Critical pre-launch checklist:
- Map every existing URL to its new equivalent. Build 301 redirects for all of them. No exceptions.
- Preserve product handles. If your store had
/products/blue-shoe, the new site must also have/products/blue-shoe. Changing handles is a huge ranking risk. - Migrate all metadata: title tags, meta descriptions, canonical URLs, structured data.
- Re-implement Product, Article, Organization, BreadcrumbList JSON-LD on the new storefront.
- Generate a fresh sitemap.xml and submit to Google Search Console on launch day.
- Watch Google Search Console daily for the first month for crawl errors or sudden ranking drops.
We have seen stores lose 30-50% of organic traffic for 6-12 weeks because someone forgot to set up redirects. That is genuinely catastrophic for a store doing meaningful organic revenue.
Common Mistakes We See (And How to Avoid Them)
The five mistakes that cost stores the most money in headless migrations:
- Rebuilding checkout. Already covered. Don't.
- Skipping the discovery phase. Teams jump straight to "let's build it in Next.js" before they have audited what is actually broken. Half the time, the real problem is a slow theme app that headless won't fix.
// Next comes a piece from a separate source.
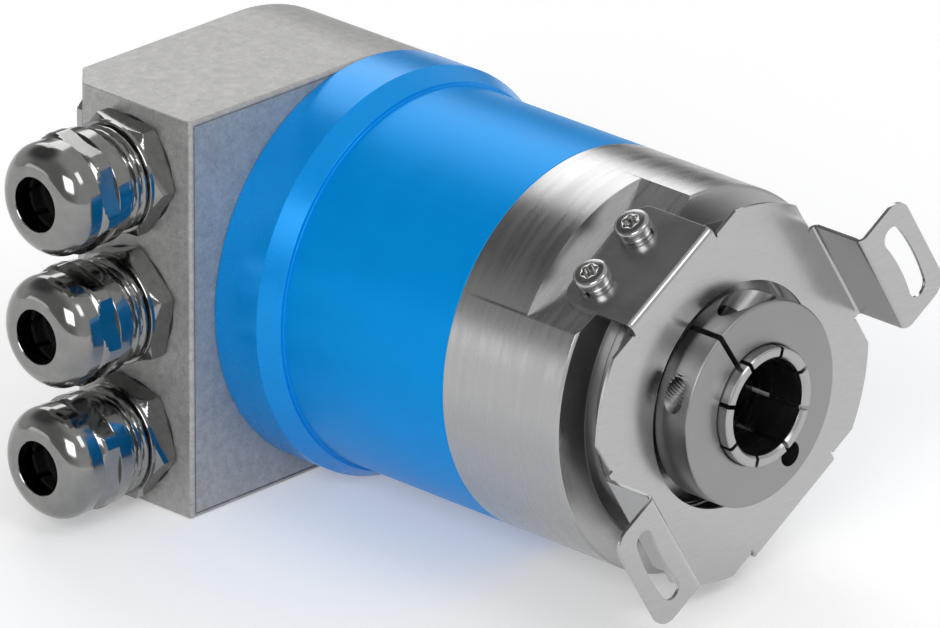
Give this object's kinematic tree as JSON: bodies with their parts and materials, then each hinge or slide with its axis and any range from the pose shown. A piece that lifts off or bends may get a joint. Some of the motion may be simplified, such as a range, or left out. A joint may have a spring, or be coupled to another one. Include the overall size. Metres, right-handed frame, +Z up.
{
  "type": "rotary encoder",
  "caption": "absolute rotary encoder with a blind hollow shaft, split clamp ring, folded stator coupling, blue cylindrical housing and a D-shaped adaptor box with cable glands",
  "frame": {"origin": "centre of the hollow shaft's mouth", "axes": "+Z up, the shaft axis along Y with the bore opening towards -Y, the cable glands towards -X"},
  "size_m": [0.0925, 0.1147, 0.0646],
  "materials": {
    "turned_aluminium": "satin turned",
    "shaft_steel": "fine turned",
    "blue_lacquer": "satin lacquer",
    "cast_grey": "matt, as cast and tumbled",
    "cover_sheet": "satin sheet",
    "spring_sheet": "brushed stainless sheet",
    "screw_steel": "bright stainless",
    "black_steel": "black oxide",
    "nickel": "polished nickel plate",
    "bearing_steel": "ground",
    "cage_plastic": "moulded",
    "black_rubber": "matt",
    "circuit_board": "solder resist",
    "disc_glass": "clear",
    "gear_plastic": "moulded",
    "gear_plate": "rolled",
    "magnet": "sintered",
    "black_plastic": "moulded",
    "terminal_green": "moulded"
  },
  "bodies": {
    "housing": {"flange_housing": "turned_aluminium", "front_cover": "turned_aluminium", "shaft_seal": "black_rubber", "front_bearing_outer_ring": "bearing_steel", "rear_bearing_outer_ring": "bearing_steel", "bearing_circlip": "spring_sheet", "housing_o_ring": "black_rubber", "blue_housing": "blue_lacquer", "light_source": "black_plastic", "sensor_board": "circuit_board", "read_head": "black_plastic", "board_spacers": "bearing_steel", "gearbox_plate": "gear_plate", "gearbox_pillars": "bearing_steel", "gear_axles": "bearing_steel", "turn_counter_board": "circuit_board", "board_socket": "black_plastic", "adaptor_plug": "black_plastic", "adaptor_board": "circuit_board", "adaptor_box": "cast_grey", "adaptor_gasket": "black_rubber", "adaptor_screws": "screw_steel", "terminal_blocks": "terminal_green", "switch_bodies": "black_plastic", "rear_cover": "cover_sheet", "rear_cover_gasket": "black_rubber", "rear_cover_screws": "screw_steel", "stator_coupling": "spring_sheet", "coupling_screws": "screw_steel", "lock_washers": "spring_sheet", "gland_bodies": "nickel", "gland_o_rings": "black_rubber", "gland_seals": "black_rubber"},
    "rotor": {"hollow_shaft": "shaft_steel", "clamp_ring": "turned_aluminium", "shaft_circlip": "spring_sheet", "front_bearing_inner_ring": "bearing_steel", "rear_bearing_inner_ring": "bearing_steel", "bearing_spacer": "turned_aluminium", "disc_hub": "turned_aluminium", "code_disc": "disc_glass", "drive_pinion": "bearing_steel"},
    "clamp_screw": {"clamp_screw": "black_steel"},
    "front_ball_set": {"front_bearing_balls": "bearing_steel", "front_bearing_cage": "cage_plastic"},
    "rear_ball_set": {"rear_bearing_balls": "bearing_steel", "rear_bearing_cage": "cage_plastic"},
    "turn_gear_1": {"turn_gear_1": "gear_plastic", "turn_magnet_1": "magnet"},
    "turn_gear_2": {"turn_gear_2": "gear_plastic", "turn_magnet_2": "magnet"},
    "address_dial_tens": {"address_dial_tens": "gear_plastic"},
    "address_dial_units": {"address_dial_units": "gear_plastic"},
    "gland_cage_1": {"gland_cage_1": "cage_plastic"},
    "gland_cap_1": {"gland_cap_1": "nickel"},
    "gland_cage_2": {"gland_cage_2": "cage_plastic"},
    "gland_cap_2": {"gland_cap_2": "nickel"},
    "gland_cage_3": {"gland_cage_3": "cage_plastic"},
    "gland_cap_3": {"gland_cap_3": "nickel"}
  },
  "joints": [
    {"name": "rotor_spin", "type": "hinge", "parent": "housing", "child": "rotor", "pos_m": [0, 0, 0], "axis": [0, -1, 0], "continuous": true},
    {"name": "clamp_screw_turn", "type": "hinge", "parent": "rotor", "child": "clamp_screw", "pos_m": [-0.00699, 0.00505, 0.01048], "axis": [-0.832, 0, -0.5548], "range_deg": [-360, 90]},
    {"name": "front_balls_run", "type": "hinge", "parent": "housing", "child": "front_ball_set", "pos_m": [0, 0.0237, 0], "axis": [0, -1, 0], "continuous": true},
    {"name": "rear_balls_run", "type": "hinge", "parent": "housing", "child": "rear_ball_set", "pos_m": [0, 0.0347, 0], "axis": [0, -1, 0], "continuous": true},
    {"name": "turn_gear_1_spin", "type": "hinge", "parent": "housing", "child": "turn_gear_1", "pos_m": [0.0105, 0.059, 0], "axis": [0, -1, 0], "continuous": true},
    {"name": "turn_gear_2_spin", "type": "hinge", "parent": "housing", "child": "turn_gear_2", "pos_m": [0.0105, 0.062, 0.0105], "axis": [0, -1, 0], "continuous": true},
    {"name": "address_tens_turn", "type": "hinge", "parent": "housing", "child": "address_dial_tens", "pos_m": [0.004, 0.0965, 0.008], "axis": [0, 1, 0], "range_deg": [0, 324]},
    {"name": "address_units_turn", "type": "hinge", "parent": "housing", "child": "address_dial_units", "pos_m": [0.004, 0.0965, -0.008], "axis": [0, 1, 0], "range_deg": [0, 324]},
    {"name": "gland_1_travel", "type": "slide", "parent": "housing", "child": "gland_cage_1", "axis": [-1, 0, 0], "range_m": [-0.0009, 0.0045]},
    {"name": "gland_1_turn", "type": "hinge", "parent": "gland_cage_1", "child": "gland_cap_1", "pos_m": [-0.0545, 0.0959, 0.02135], "axis": [-1, 0, 0], "range_deg": [-210, 1075]},
    {"name": "gland_2_travel", "type": "slide", "parent": "housing", "child": "gland_cage_2", "axis": [-1, 0, 0], "range_m": [-0.0009, 0.0045]},
    {"name": "gland_2_turn", "type": "hinge", "parent": "gland_cage_2", "child": "gland_cap_2", "pos_m": [-0.0545, 0.0959, 0], "axis": [-1, 0, 0], "range_deg": [-210, 1075]},
    {"name": "gland_3_travel", "type": "slide", "parent": "housing", "child": "gland_cage_3", "axis": [-1, 0, 0], "range_m": [-0.0009, 0.0045]},
    {"name": "gland_3_turn", "type": "hinge", "parent": "gland_cage_3", "child": "gland_cap_3", "pos_m": [-0.0545, 0.0959, -0.02135], "axis": [-1, 0, 0], "range_deg": [-210, 1075]}
  ],
  "couplings": [
    {"joint": "front_balls_run", "follows": "rotor_spin", "ratio": 0.43269},
    {"joint": "rear_balls_run", "follows": "rotor_spin", "ratio": 0.43269},
    {"joint": "turn_gear_1_spin", "follows": "rotor_spin", "ratio": -0.25},
    {"joint": "turn_gear_2_spin", "follows": "rotor_spin", "ratio": 0.0625},
    {"joint": "gland_1_travel", "follows": "gland_1_turn", "m_per_rad": 0.00023873},
    {"joint": "gland_2_travel", "follows": "gland_2_turn", "m_per_rad": 0.00023873},
    {"joint": "gland_3_travel", "follows": "gland_3_turn", "m_per_rad": 0.00023873}
  ]
}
- Underestimating maintenance. Once you go headless, every Shopify API update, every Next.js release, every dependency security patch is your problem. Budget for it.
- Choosing the wrong CMS. Sanity, Contentful, Strapi, Storyblok all have trade-offs. Picking one without understanding your editorial workflow leads to a CMS your content team refuses to use.
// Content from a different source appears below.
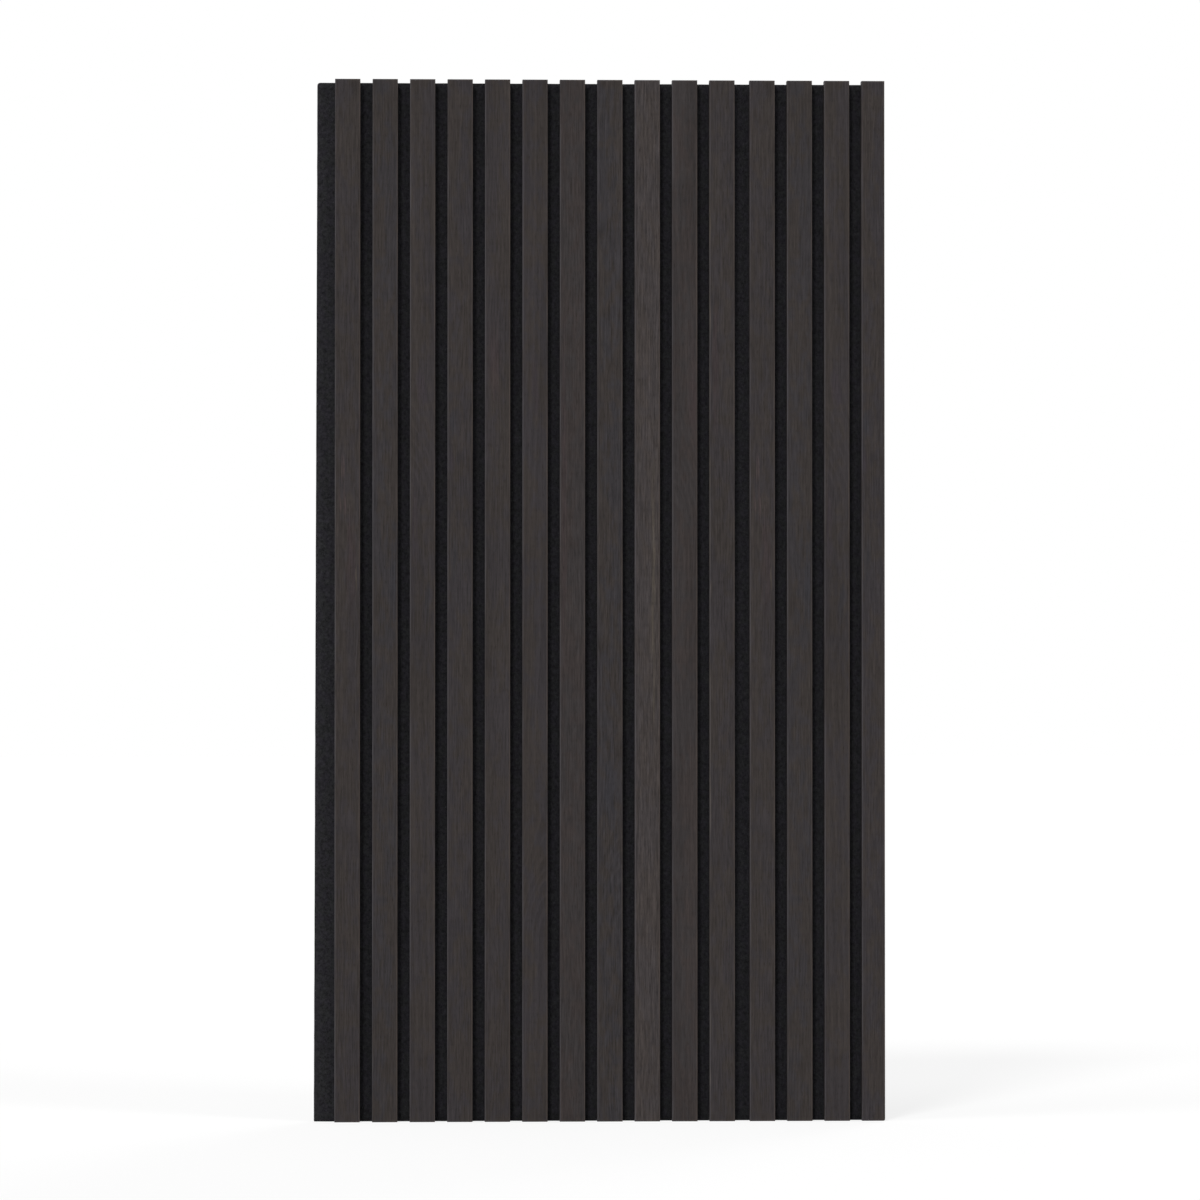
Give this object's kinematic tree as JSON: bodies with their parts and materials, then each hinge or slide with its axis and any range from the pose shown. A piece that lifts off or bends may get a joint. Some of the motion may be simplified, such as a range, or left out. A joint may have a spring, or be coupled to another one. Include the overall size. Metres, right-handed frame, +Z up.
{
  "type": "acoustic slat wall panel",
  "caption": "Wall panel of upright wood-veneered slats stapled to a black felt board, with a bare felt margin along one side to butt against the next panel.",
  "frame": {"origin": "middle of the felt's back face, where the panel meets the wall, half way across and half way up", "axes": "+X to the right across the slats seen from the room, +Y out of the felt's back into the wall, +Z up along the slats"},
  "size_m": [0.6097, 0.021, 1.112],
  "materials": {
    "veneer": "dark grey-brown stained veneer, matt, fine upright grain",
    "fibreboard": "sawn medium-density fibreboard",
    "felt": "pressed black polyester felt",
    "staple_wire": "galvanised wire"
  },
  "bodies": {
    "root": {"felt_backing": "felt", "slat_core_01": "fibreboard", "slat_core_02": "fibreboard", "slat_core_03": "fibreboard", "slat_core_04": "fibreboard", "slat_core_05": "fibreboard", "slat_core_06": "fibreboard", "slat_core_07": "fibreboard", "slat_core_08": "fibreboard", "slat_core_09": "fibreboard", "slat_core_10": "fibreboard", "slat_core_11": "fibreboard", "slat_core_12": "fibreboard", "slat_core_13": "fibreboard", "slat_core_14": "fibreboard", "slat_core_15": "fibreboard", "slat_veneer_01": "veneer", "slat_veneer_02": "veneer", "slat_veneer_03": "veneer", "slat_veneer_04": "veneer", "slat_veneer_05": "veneer", "slat_veneer_06": "veneer", "slat_veneer_07": "veneer", "slat_veneer_08": "veneer", "slat_veneer_09": "veneer", "slat_veneer_10": "veneer", "slat_veneer_11": "veneer", "slat_veneer_12": "veneer", "slat_veneer_13": "veneer", "slat_veneer_14": "veneer", "slat_veneer_15": "veneer", "staples": "staple_wire"}
  },
  "joints": []
}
- Launching without a fallback. Run the headless storefront in parallel with your existing Shopify theme for at least two weeks. If something breaks at scale, you can flip DNS back in minutes.
Hydrogen vs Next.js: Which Should You Pick?
Shopify pushes Hydrogen heavily because it's their own framework, deeply integrated with Shopify's data and Oxygen hosting. Next.js is the broader, more popular choice in the React ecosystem.
Our honest take after building with both:
- Pick Hydrogen if: you want zero-config Shopify integration, you trust Shopify's roadmap, you want hosted infrastructure (Oxygen) included, and your team is small enough that you don't need broader React ecosystem flexibility.
- Pick Next.js if: you have an existing React team familiar with Next, you want maximum hosting flexibility (Vercel, Netlify, Cloudflare, self-hosted), you need to integrate non-Shopify data sources heavily, or you are building hybrid commerce + content.
For most agencies and product teams in 2026, Next.js wins on talent availability and ecosystem maturity. Hydrogen has caught up but is still a smaller pool of developers.
FAQ: The Questions Founders Actually Ask
How long does a headless Shopify migration take?
For a typical mid-sized store (50-500 SKUs, 5-15 page templates), 8-14 weeks from kickoff to public launch. Add 2-4 weeks if you are also doing a full design refresh.
Can I keep my existing Shopify theme during the migration?
Yes. Build the headless storefront on a subdomain (like try.yourstore.com) first, test it, then flip DNS at launch. Many teams keep the old theme running for 30 days as fallback.
Will I lose Shopify apps?
Some, yes. Apps that inject Liquid into your theme won't work in headless. Apps that use the Storefront API (most modern apps) will work fine. Audit your installed apps before migrating — this often saves $200-$800/month in subscriptions.
Does headless break Shopify Markets / international?
No, Shopify Markets works in headless via the Storefront API. You implement locale routing in Next.js (e.g., /us, /uk, /de) and pass locale context in your queries.
Is Shop Pay / Apple Pay / Google Pay still available?
Yes — because you are still using Shopify's checkout. This is one of the strongest arguments for not rebuilding checkout.
What about Shopify Plus features like B2B and Functions?
All Plus features remain available because they live in Shopify's backend. Your headless storefront calls the same APIs.
Should I do this myself or hire an agency?
If you have at least one senior React developer with 2+ years of Next.js experience, doing it in-house is feasible but expect to take 2-3x longer than budgeted. If you don't, hiring a team that has shipped 5+ headless Shopify stores will pay for itself in faster timeline and avoiding the SEO migration mistakes that cost the most money.